I also scraped out four ribs on the interior sidewall and CA’d on a bit of wine bottle foil for the canvas access hatch. You can’t really tell in this pic, but I embossed dots around the ring to simulate buttons.
At this point, I added the outside sidewalls. These don’t normally get added until you add the outer wings, but as far as I can tell, you can add at this point. The alignment is critical to getting the seam between the outer sidewall and the top, so I wanted to do when I had the most control and the fewest moving parts.
For the hydraulic cylinders, I used nested Albion aluminum tubing with thin strips of furnace tape (basically thick foil with adhesive backing—it comes in a roll like duct tape that will last a modeler literally forever) and then wire for the piston.
Now we’re about back to where Tamiya left us, but with a little more clarity in the detail.
Most of the various conduit and wires added, except for the hydraulic lines to the cylinders, which will come in next. At the moment it looks a bit of a dog’s breakfast, but these runs are on the real thing as well. Once everything is the same color, and I get those main hydraulic lines in, in front, it should start to pull together.

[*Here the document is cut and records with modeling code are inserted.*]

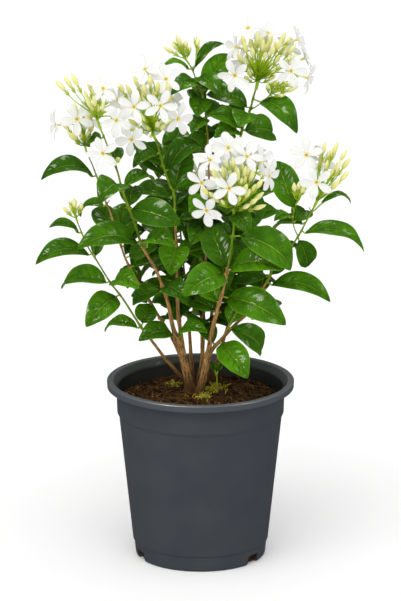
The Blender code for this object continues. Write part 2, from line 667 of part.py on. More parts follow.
def make_pot(collection, cutters, material):
    """The turned pot with its skirted rim, collar step, foot and three drainage notches."""
    foot = POT_FOOT_TOP_RADIUS - POT_FOOT_STEP
    collar_low = POT_COLLAR_HEIGHT - POT_STEP * 2
    shelf = POT_HEIGHT - POT_SKIRT_HEIGHT
    profile = [
        (0, POT_FLOOR),
        (pot_inner_radius(POT_FLOOR), POT_FLOOR),
        (pot_inner_radius(POT_FOOT_HEIGHT), POT_FOOT_HEIGHT),
        (pot_inner_radius(POT_COLLAR_HEIGHT), POT_COLLAR_HEIGHT),
        (POT_COLLAR_TOP_RADIUS - POT_WALL, shelf),
        (POT_LIP_RADIUS, POT_HEIGHT),
        (POT_RIM_RADIUS - POT_EDGE, POT_HEIGHT),
        (POT_RIM_RADIUS, POT_HEIGHT - POT_EDGE),
        (POT_RIM_RADIUS - POT_EDGE / 2, shelf),
        (POT_COLLAR_TOP_RADIUS, shelf),
        (POT_COLLAR_RADIUS, POT_COLLAR_HEIGHT),
        (pot_outer_radius(collar_low), collar_low),
        (POT_FOOT_TOP_RADIUS, POT_FOOT_HEIGHT + POT_EDGE),
        (foot, POT_FOOT_HEIGHT),
        (POT_BASE_RADIUS + POT_EDGE * 2, POT_BASE_EDGE),
        (POT_BASE_RADIUS, 0),
        (0, 0),
    ]
    pot = ring_profile("pot", profile, POT_SIDES, collection)
    pot.data.materials.append(material)
    for number, azimuth in enumerate(NOTCH_AZIMUTHS):
        box = bmesh.new()
        bmesh.ops.create_cube(box, size=1.0)
        notch = add_object(f"notch_cutter_{number}", mesh_from(box, "notch"), cutters)
        angle = math.radians(azimuth - 90)
        middle = Vector((POT_BASE_RADIUS + NOTCH_OVERCUT - NOTCH_DEPTH / 2, 0,
                         (NOTCH_HEIGHT - NOTCH_OVERCUT) / 2))
        size = Vector((NOTCH_DEPTH + NOTCH_OVERCUT * 2, NOTCH_WIDTH,
                       NOTCH_HEIGHT + NOTCH_OVERCUT))
        notch.matrix_world = (Matrix.Rotation(angle, 4, "Z") @ Matrix.Translation(middle)
                              @ Matrix.Diagonal(size.to_4d()))
        notch.hide_render = True
        notch.display_type = "WIRE"
    cut(pot, cutters)
    return pot


def soil_height(radius, angle):
    """The top of the soil: a gentle mound with low lumps on it."""
    share = min(radius / (pot_inner_radius(SOIL_LEVEL) - SEAT), 1.0)
    place = Vector((radius * math.cos(angle), radius * math.sin(angle), 0)) / SOIL_CRUMB_SIZE
    crumb = noise.noise(place) * SOIL_CRUMB * (1 - share)
    return SOIL_LEVEL + SOIL_MOUND * (1 - share * share) + crumb


def make_soil(collection, cutters, material):
    """The soil fills the pot from its floor to a mound round the stems."""
    floor = POT_FLOOR + SEAT
    wall_heights = (floor, POT_FOOT_HEIGHT, POT_COLLAR_HEIGHT)
    profile = [(ring, SOIL_LEVEL) for ring in SOIL_RINGS]
    profile += [(pot_inner_radius(SOIL_LEVEL) - SEAT, SOIL_LEVEL)]
    profile += [(pot_inner_radius(z) - SEAT, z) for z in reversed(wall_heights)]
    profile += [(0, floor)]
    soil = ring_profile("soil", profile, POT_SIDES, collection)
    for vertex in soil.data.vertices:
        radius = math.hypot(vertex.co.x, vertex.co.y)
        if vertex.co.z > SOIL_LEVEL - SEAT and radius < SOIL_RINGS[-1] + SEAT:
            vertex.co.z = soil_height(radius, math.atan2(vertex.co.y, vertex.co.x))
    soil.data.materials.append(material)
    cut(soil, cutters)
    return soil


def add_hole(cutters, top, bottom, radius, number):
    """A plain hole in the soil for one stem, a little wider and deeper than it."""
    run = top - bottom
    lower = bottom - run.normalized() * SEAT
    upper = top + run.normalized() * HOLE_RISE
    span = upper - lower
    bm = bmesh.new()
    corner = radius / math.cos(math.pi / HOLE_SIDES)
    bmesh.ops.create_cone(bm, cap_ends=True, segments=HOLE_SIDES, radius1=corner,
                          radius2=corner, depth=span.length)
    turn = span.to_track_quat("Z", "Y").to_matrix().to_4x4()
    bm.transform(Matrix.Translation((upper + lower) / 2) @ turn)
    hole = add_object(f"hole_cutter_{number}", mesh_from(bm, "hole"), cutters)
    hole.hide_render = True
    hole.display_type = "WIRE"


def branch_route(row, in_soil):
    """The route of a branch in metres and its radius at each point, roots straight down."""
    first, last, pixels = row
    points = [spot(*pixel) for pixel in pixels]
    route = smooth_route(points, ROUTE_STEP)
    if in_soil:
        route.insert(0, points[0] - Vector((0, 0, ROOT_DEPTH)))
    total = len(route) - 1
    radii = [(first + (last - first) * i / total) * MM for i in range(total + 1)]
    return route, radii


def thinned(route, radii):
    """A route without the points that lie nearly on the line between their neighbours."""
    kept = [0, 1]
    for i in range(2, len(route) - 1):
        start, end = route[kept[-1]], route[i + 1]
        run = (end - start).normalized()
        offs = [(point - start) - run * (point - start).dot(run)
                for point in route[kept[-1] + 1:i + 1]]
        if max(off.length for off in offs) > BEND_GAP:
            kept.append(i)
    kept.append(len(route) - 1)
    return [route[i] for i in kept], [radii[i] for i in kept]


def attach_point(route, u, v):
    """The point of a route that is seen nearest to a pixel, for a leaf to grow from."""
    best, best_gap = route[0], math.inf
    end_gap = (route[-1] - route[-2]).normalized() * LEAF_END_GAP
    for start, end in zip(route, route[1:-1] + [route[-1] - end_gap]):
        for k in range(SEARCH_STEPS + 1):
            point = start.lerp(end, k / SEARCH_STEPS)
            gap = (spot(u, v, point.y / MM) - point).length
            if gap < best_gap:
                best, best_gap = point, gap
    return best


def lay_leaf(route, row, nudge):
    """A leaf's frame: where it roots, its base and tip, and the way its upper face points."""
    bu, bv, tu, tv, length, width, lean, face, arch = row
    d_tip, d_face, d_u, d_v = nudge
    root = attach_point(route, bu, bv)
    base = spot(bu, bv, root.y / MM)
    tip = spot_at_length(tu + d_u, tv + d_v, base, length * MM, lean)
    tip = spot(tu + d_u, tv + d_v, tip.y / MM + d_tip)
    if (base - root).length < PETIOLE_LENGTH:
        base = root + (tip - root).normalized() * PETIOLE_LENGTH
    chord = (tip - base).normalized()
    angle = math.radians(face + d_face)
    viewer = Vector((0, -math.cos(VIEW_TILT), math.sin(VIEW_TILT)))
    wish = Vector((0, 0, math.cos(angle))) + viewer * math.sin(angle)
    normal = (wish - chord * wish.dot(chord)).normalized()
    return {"root": root, "base": base, "tip": tip, "chord": chord, "normal": normal,
            "arch": arch * (tip - base).length, "width": width * MM, "length": length * MM}


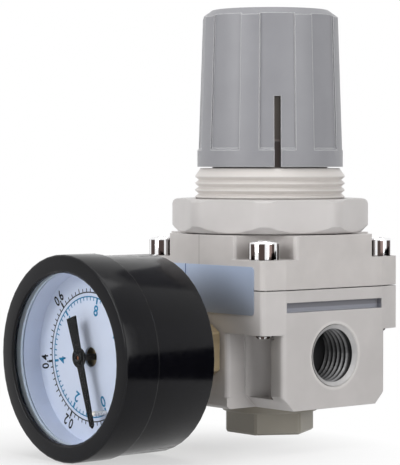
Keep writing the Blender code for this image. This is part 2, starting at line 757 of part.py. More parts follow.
def make_bonnet():
    bonnet = flat_piece("bonnet", [block_outline()], bonnet_bottom, block_top, "ivory_plastic")
    bevel(bonnet, BONNET_EDGE)
    inside = block_top - BONNET_EDGE * 2
    join(bonnet, turned("neck_and_tower", [
        (0, tower_top), (TOWER_RADIUS - TOWER_CHAMFER, tower_top),
        (TOWER_RADIUS, tower_top - TOWER_CHAMFER), (TOWER_RADIUS, groove_top),
        (SNAP_GROOVE_RADIUS, groove_top), (SNAP_GROOVE_RADIUS, neck_top),
        (NECK_RADIUS - NECK_CHAMFER, neck_top)] + neck_thread() + [
        (NECK_RADIUS, inside), (0, inside),
    ]))
    cut(bonnet, mirrored(flat_piece("screw_pockets", [screw_pocket_outline()], bonnet_lobe_top,
                                    block_top + 1)))
    cut(bonnet, cylinders("bonnet_screw_ways", SCREW_SHANK_RADIUS + RUN_GAP, bonnet_bottom - 1,
                          bonnet_lobe_top + 1, corners(screw_place)))
    cavity_top = bonnet_bottom + BONNET_CAVITY_HEIGHT
    narrowing = cavity_radius - SPRING_BORE_RADIUS
    cut(bonnet, turned("spring_bore", [
        (0, tower_top + 1), (ADJUSTER_JOURNAL_RADIUS + RUN_GAP, tower_top + 1),
        (ADJUSTER_JOURNAL_RADIUS + RUN_GAP, tower_ceiling), (SPRING_BORE_RADIUS, tower_ceiling),
        (SPRING_BORE_RADIUS, cavity_top + narrowing), (cavity_radius, cavity_top),
        (cavity_radius, bonnet_bottom - 1), (0, bonnet_bottom - 1),
    ]))
    side = GUIDE_SLOT_WIDTH / 2
    cut(bonnet, box("guide_slots", (-GUIDE_SLOT_RADIUS, -side, block_top),
                    (GUIDE_SLOT_RADIUS, side, tower_ceiling - RUN_GAP)))
    return bonnet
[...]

I also finally assembled the cockpit—this felt a bit momentous to me. Before buttoning it up, I did fix the registration of the instruments in the panel. To affix the panel face back on on the instrument film, instead of using PVA glue this time, I painted the front of the film with Future.
Reverse view, showing off the ‘famous’ belts.
I might actually start thinking about getting the fuselage together, though it might make more sense to wait until the engine is built, in case there’s any heavy modification required to get the engine installed. Speaking of, the Vector R-2800 is a project all on it’s own, but that's for another day. At least its close to scale.
That’s it for now. Thanks for looking.